In the previous module we submitted predictions to a single data stream.
Now, we will create a crawler that predicts many different streams.
Here are the steps shown:
As with Module 1, we use Google colab to install the microprediction package
pip install microprediction
Then we import
from microprediction import new_key, MicroWriter
write_key = new_key(difficulty=9)
which lets us instantiate a MicroWriter as before (I recommend difficulty=10 or 11 instead).
mw = MicroWriter(write_key=write_key)
We reveal the private write_key so you can cut and paste it into the dashboard
print(write_key)
We visit Python Anywhere and set up a Hacker Account.
We establish a hacker account on PythonAnywhere, a cloud compute provider where you only pay for CPU compute seconds. This isn't the only way, and in future modules we'll cover other providers and other alternatives, such as running locally on your machine.
We open a bash console (Consoles->Bash) on PythonAnywhere and use pip3.8 to install the microprediction package.
pip3.8 install --user --upgrade microprediction
crawler = MicroCrawler(write_key="65a4sdf65as")
crawler.run()
The crawler can be run from the bash console. For example
python3.8 /home/yourusername/first_crawler/default_crawler.py
Don't ask me why I called it mw instead of crawler in the video, but that doesn't matter. What matters is where you are on the leaderboard. So, as with the previous Python module, punch your write key into the dashboard (which greets you at Microprediction.org, or from the top right corner at Microprediction.com) to see how your crawler is doing.

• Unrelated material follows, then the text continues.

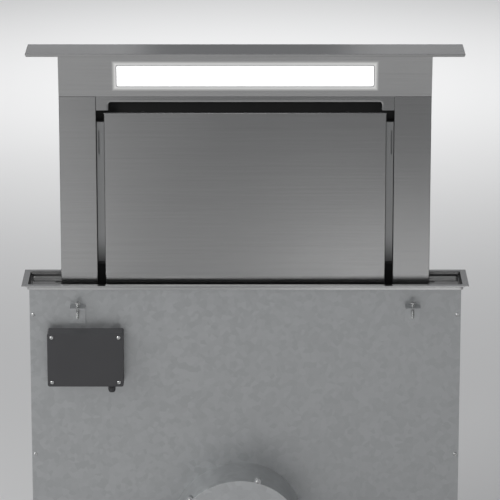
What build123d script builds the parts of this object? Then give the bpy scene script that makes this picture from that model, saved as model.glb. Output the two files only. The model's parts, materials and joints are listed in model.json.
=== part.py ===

Once again it only took us ten minutes, and in this case two lines of Python, to kick off a crawler.
You can run your Python code anywhere you wish. I merely used PythonAnywhere as an example.
Unlike your submission from the first Python module, this crawler will predict fast moving time series constantly. If you stop the program, your predictions will rapidly become stale and you may plummet down the leaderboards. For this reason we have recommended using an always-on task at Python Anywhere. There are plenty of alternatives, however, which we will cover in future modules.